Invasive Prayer

Prayer’s been all around us since Mark was killed in January. People have forced prayer on us, even though none of us (including Mark) held out any hope that petitioning a deity would alter the universe in any way. I’m still curious where God might have been back on January 21. Perhaps he doesn’t travel Highway 90 in Florida.

Every time a tragedy occurs, Facebook lights up with “prayer” and a host of other religiously-draped sentiments. While some of those directly affected might find comfort knowing that there are a legion of warriors out there “wrestling with their God,” directing His/Her “comfort and healing” earthward, lives remain forever altered.

I’m not telling anyone what to believe. If you want to talk to your conception of a deity, have at it. However, to impose those ideas that have no actual basis in science and reality seems invasive at the very least.

Here’s what I think about the platitudes and prayers offered to those of us who’ve had our lives turned upside down by tragedy. Prayer and words that may or may not be infused with anything more than a sentiment help make you feel better and even heroic. But for us living with loss each and every moment of every day, it changes nothing. In fact, when I’m forced to endure another round of this happy horseshit, it just makes me tune it out.

My experience for the past several months has been that Mary and I have been shouldering along pretty much on our own. No God has lowered Himself (or Herself) and rescued us from the stress, weariness, or administrative overload the two of us have been living under. Mark had a house and it’s three hours away in Providence. Trying to manage the house, and then recently, dealing with the machinations of selling that house have pushed us to the wall. I think the only thing that has kept us upright throughout this process has been an amazing seller’s agent (the woman who helped Mark find and purchase the house). She epitomizes the goodness in people that Mark believed in.
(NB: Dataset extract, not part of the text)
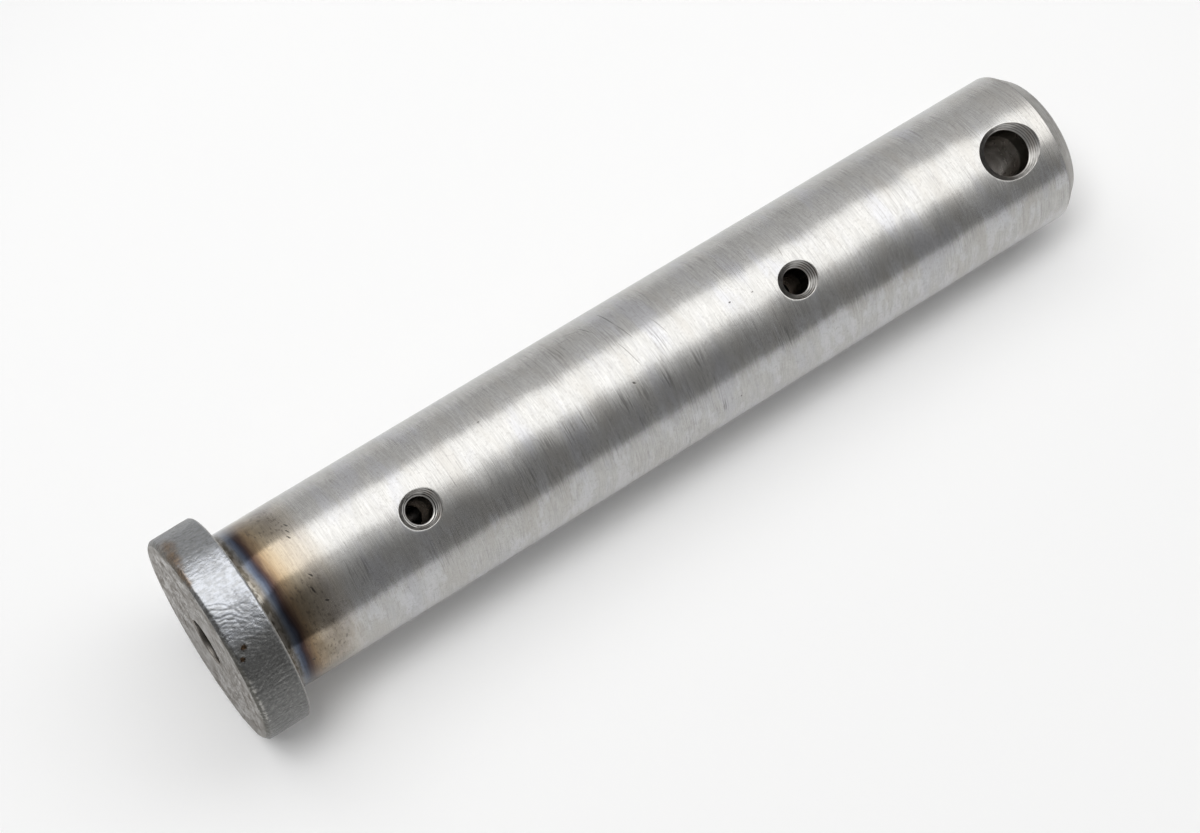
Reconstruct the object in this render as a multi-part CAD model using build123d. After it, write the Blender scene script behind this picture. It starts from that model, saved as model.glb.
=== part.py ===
from build123d import *
import math
import os

# A round-headed steel pin for a greased pivot, in millimetres.
# It stands on its head: the origin is the centre of the head's outer face, and +Z runs
# along the pin to its free end. The radial holes are in one row that faces -Y.

# Head: a disc that keeps the pin from passing through its boss
HEAD_DIAMETER = 65.0
HEAD_THICKNESS = 14.0
HEAD_FACE_CHAMFER = 1.1
HEAD_BACK_CHAMFER = 0.6

# Shaft: the ground journal between the head and the free end
SHAFT_DIAMETER = 50.0
SHAFT_LENGTH = 284.0
NECK_FILLET = 1.0

# Free end: a lead for driving the pin into its bushes
END_CHAMFER_LENGTH = 5.0
END_CHAMFER_DEPTH = 4.0

# Cross hole near the free end, right through, for the bolt that keeps the pin in
CROSS_HOLE_DIAMETER = 14.5
CROSS_HOLE_MOUTH = 20.4
CROSS_HOLE_FROM_END = 20.0

# Grease way: a blind gallery on the axis, drilled from the floor of a recess in the head
GALLERY_DIAMETER = 9.0
GALLERY_PAST_OUTLET = 8.0
RECESS_DIAMETER = 14.1
RECESS_DEPTH = 11.0
RECESS_CHAMFER = 0.3
DRILL_POINT_ANGLE = 118.0

# Outlets: two countersunk holes from the shaft's surface down to the gallery
OUTLET_DIAMETER = 8.0
OUTLET_MOUTH = 12.8
NEAR_OUTLET_FROM_HEAD = 52.5
FAR_OUTLET_FROM_HEAD = 184.0

# A 90 degree countersink loses as much radius as it goes deep
COUNTERSINK_ANGLE = 90.0

# Cutters stand this far out of the surface that they cut
CUTTER_OVERRUN = 2.0

# Worked out from the values above
HEAD_RADIUS = HEAD_DIAMETER / 2
SHAFT_RADIUS = SHAFT_DIAMETER / 2
FREE_END = HEAD_THICKNESS + SHAFT_LENGTH
CROSS_HOLE_STATION = FREE_END - CROSS_HOLE_FROM_END
OUTLET_STATIONS = [
    HEAD_THICKNESS + NEAR_OUTLET_FROM_HEAD,
    HEAD_THICKNESS + FAR_OUTLET_FROM_HEAD,
]


def cone_length(wide_diameter, narrow_diameter, angle):
    """Length of a cone of this included angle between two diameters."""
    return (wide_diameter - narrow_diameter) / 2 / math.tan(math.radians(angle / 2))


def turned_blank():
    """The head and shaft as one turned piece, before any hole is drilled."""
    with BuildPart() as blank:
        with BuildSketch(Plane.XZ):
            with BuildLine():
                Polyline(
                    (0, 0),
                    (HEAD_RADIUS - HEAD_FACE_CHAMFER, 0),
                    (HEAD_RADIUS, HEAD_FACE_CHAMFER),
                    (HEAD_RADIUS, HEAD_THICKNESS - HEAD_BACK_CHAMFER),
                    (HEAD_RADIUS - HEAD_BACK_CHAMFER, HEAD_THICKNESS),
                    (SHAFT_RADIUS + NECK_FILLET, HEAD_THICKNESS),
                )
                RadiusArc(
                    (SHAFT_RADIUS + NECK_FILLET, HEAD_THICKNESS),
                    (SHAFT_RADIUS, HEAD_THICKNESS + NECK_FILLET),
                    NECK_FILLET,
                )
                Polyline(
                    (SHAFT_RADIUS, HEAD_THICKNESS + NECK_FILLET),
                    (SHAFT_RADIUS, FREE_END - END_CHAMFER_LENGTH),
                    (SHAFT_RADIUS - END_CHAMFER_DEPTH, FREE_END),
                    (0, FREE_END),
                    (0, 0),
                )
            make_face()
        revolve(axis=Axis.Z)
    return blank.part


def countersink(hole_diameter, mouth_diameter):
    """A countersink's cutter: its mouth is at the origin and it narrows towards -Z."""
    half_angle = math.radians(COUNTERSINK_ANGLE / 2)
    widest = mouth_diameter + 2 * CUTTER_OVERRUN * math.tan(half_angle)
    deep = cone_length(mouth_diameter, hole_diameter, COUNTERSINK_ANGLE)
    with BuildPart() as cutter:
        with Locations((0, 0, -deep)):
            Cone(
                bottom_radius=hole_diameter / 2,
                top_radius=widest / 2,
                height=deep + CUTTER_OVERRUN,
                align=(Align.CENTER, Align.CENTER, Align.MIN),
            )
    return cutter.part


def drilled_hole(diameter, length):
    """A drill's straight cutter from just above the surface, down along -Z."""
    with BuildPart() as cutter:
        with Locations((0, 0, CUTTER_OVERRUN)):
            Cylinder(
                radius=diameter / 2,
                height=length + CUTTER_OVERRUN,
                align=(Align.CENTER, Align.CENTER, Align.MAX),
            )
    return cutter.part


def on_row(station, side=-1):
    """The plane on the shaft's surface at this height, on the -Y or the +Y side."""
    return Plane(
        origin=(0, side * SHAFT_RADIUS, station),
        x_dir=(1, 0, 0),
        z_dir=(0, side, 0),
    )


def cross_hole():
    """The bolt's hole, right through the shaft and countersunk at both ends."""
    near = on_row(CROSS_HOLE_STATION, -1)
    far = on_row(CROSS_HOLE_STATION, +1)
    bore = drilled_hole(CROSS_HOLE_DIAMETER, SHAFT_DIAMETER + CUTTER_OVERRUN)
    sink = countersink(CROSS_HOLE_DIAMETER, CROSS_HOLE_MOUTH)
    return [near * bore, near * sink, far * sink]


def outlet(station):
    """A grease outlet, from the shaft's surface to the gallery on the axis."""
    surface = on_row(station)
    bore = drilled_hole(OUTLET_DIAMETER, SHAFT_RADIUS)
    sink = countersink(OUTLET_DIAMETER, OUTLET_MOUTH)
    return [surface * bore, surface * sink]


def gallery():
    """The recess in the head and the grease way on the axis, each with its drill point."""
    straight_end = max(OUTLET_STATIONS) + GALLERY_PAST_OUTLET
    point = cone_length(GALLERY_DIAMETER, 0, DRILL_POINT_ANGLE)
    recess_floor = RECESS_DEPTH + cone_length(RECESS_DIAMETER, GALLERY_DIAMETER, DRILL_POINT_ANGLE)
    recess_radius = RECESS_DIAMETER / 2
    with BuildPart() as cutter:
        with BuildSketch(Plane.XZ):
            with BuildLine():
                Polyline(
                    (0, -CUTTER_OVERRUN),
                    (recess_radius + RECESS_CHAMFER, -CUTTER_OVERRUN),
                    (recess_radius + RECESS_CHAMFER, 0),
                    (recess_radius, RECESS_CHAMFER),
                    (recess_radius, RECESS_DEPTH),
                    (GALLERY_DIAMETER / 2, recess_floor),
                    (GALLERY_DIAMETER / 2, straight_end),
                    (0, straight_end + point),
                    (0, -CUTTER_OVERRUN),
                )
            make_face()
        revolve(axis=Axis.Z)
    return [cutter.part]


def pin():
    """The whole pin: the turned blank with its holes drilled."""
    body = turned_blank()
    cutters = cross_hole() + gallery()
    for station in OUTLET_STATIONS:
        cutters += outlet(station)
    for cutter in cutters:
        body = body - cutter
    return body


os.makedirs("parts", exist_ok=True)
export_step(pin(), "parts/pin.step")
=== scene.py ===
import math

import bmesh
import bpy
import numpy as np
from mathutils import Matrix, Vector, noise


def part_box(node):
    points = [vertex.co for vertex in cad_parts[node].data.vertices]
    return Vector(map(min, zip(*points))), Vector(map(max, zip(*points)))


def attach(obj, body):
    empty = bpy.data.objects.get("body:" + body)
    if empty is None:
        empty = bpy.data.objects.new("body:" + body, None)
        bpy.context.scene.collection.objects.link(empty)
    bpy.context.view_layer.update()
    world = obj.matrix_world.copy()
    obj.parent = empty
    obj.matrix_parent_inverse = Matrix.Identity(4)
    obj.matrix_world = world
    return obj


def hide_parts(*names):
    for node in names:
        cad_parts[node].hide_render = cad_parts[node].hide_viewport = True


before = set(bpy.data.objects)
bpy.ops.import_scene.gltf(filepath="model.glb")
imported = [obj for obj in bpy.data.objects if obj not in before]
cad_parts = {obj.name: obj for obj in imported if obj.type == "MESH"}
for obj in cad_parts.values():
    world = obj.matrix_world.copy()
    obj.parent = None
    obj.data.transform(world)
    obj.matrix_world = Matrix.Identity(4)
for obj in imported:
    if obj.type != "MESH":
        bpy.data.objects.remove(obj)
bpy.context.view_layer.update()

# The pin is meshed in millimetres, standing on its head as the frame has it, and then scaled.
MM = 0.001
_, PIN_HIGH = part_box("pin")

# Turned body
HEAD_RADIUS = PIN_HIGH.x / MM
FREE_END = PIN_HIGH.z / MM
HEAD_THICKNESS = 14.0
HEAD_FACE_CHAMFER = 1.1
HEAD_BACK_CHAMFER = 0.6
SHAFT_RADIUS = 25.0
NECK_FILLET = 1.0
SHAFT_BOTTOM = HEAD_THICKNESS + NECK_FILLET
END_CHAMFER_LENGTH = 5.0
END_CHAMFER_DEPTH = 4.0
CHAMFER_START = FREE_END - END_CHAMFER_LENGTH

# How far back from its corner each edge is rounded
END_BREAK = 0.25
RIM_BREAK = 0.22
RECESS_BREAK = 0.08
SHAFT_TOP = CHAMFER_START - END_BREAK

# Radial holes, in one row that faces -Y: heights, and radii of the bore and of the countersink's mouth
OUTLET_HEIGHTS = (66.5, 198.0)
OUTLET_RADIUS = 4.0
OUTLET_MOUTH = 6.4
CROSS_HEIGHT = FREE_END - 20.0
CROSS_RADIUS = 7.25
CROSS_MOUTH = 10.2
BURR = 0.07
FRONT = -1
BACK = +1

# Rings that the cutters left in the countersinks: their spacing, how far in from the mouth they start and
# have their full depth, how many there are, and how deep
RING_STEP = 0.54
FIRST_CREST = 0.05
RING_START = 0.3
RING_FULL = 1.0
NEAR_RINGS = (4, 0.15)
FAR_RINGS = (4, 0.09)
CROSS_RINGS = (5, 0.07)

# Recess in the head's face, and the grease gallery on the axis from its floor, each with a drill's point
DRILL_SLOPE = math.tan(math.radians(59.0))
GALLERY_RADIUS = 4.5
GALLERY_STRAIGHT_END = OUTLET_HEIGHTS[1] + 8.0
RECESS_RADIUS = 7.05
RECESS_DEPTH = 11.0
RECESS_CHAMFER = 0.3
RECESS_LIP = RECESS_RADIUS + RECESS_CHAMFER + 0.1
RECESS_FLOOR = RECESS_DEPTH + (RECESS_RADIUS - GALLERY_RADIUS) / DRILL_SLOPE
GALLERY_START = RECESS_FLOOR + 2.0

# How fine the mesh is: columns round each surface, and half the columns of the square round a hole
SHAFT_COLUMNS = 192
HEAD_COLUMNS = 4 * SHAFT_COLUMNS
GALLERY_COLUMNS = SHAFT_COLUMNS // 4
OUTLET_SQUARE = 12
CROSS_SQUARE = 18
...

Most of my days since June have been spent alone in a big house, trying to figure out how to pay my bills and move forward through the landscape of grief I’ll inhabit until I’m no longer above ground. Mary is back grinding it out in her job. I’m also out four nights a week tutoring. This is capitalism in action.

That’s not to say that life is hopeless and without some slivers of light.

Mary and I have managed to laugh between tear drops. There have been a handful of people that continue regularly checking-in and actually measuring up as friends in the truest sense of the definition. I’ll be out hiking with one of them on Saturday.

Words do have an effect on others. And words devoid of any substance and meaning fail to comfort or add any value, at least based on my experience with them. Please stop forcing them on me. It’s repellent.

When stars pray.

Actually, the last few days have been pretty hard to take on social media. That’s why I’m tuning out. Because when a country music star mentions “prayer” on Twitter, people go ga-ga, to the tune of half a million of them “liking” it and thousands commenting.

Maybe another added “benefit” of living through what we’ve been through with Mark is that it now makes us hyper-sensitive to all the BS inflicted on us by a culture obsessed with false ideology, violence, and make-believe.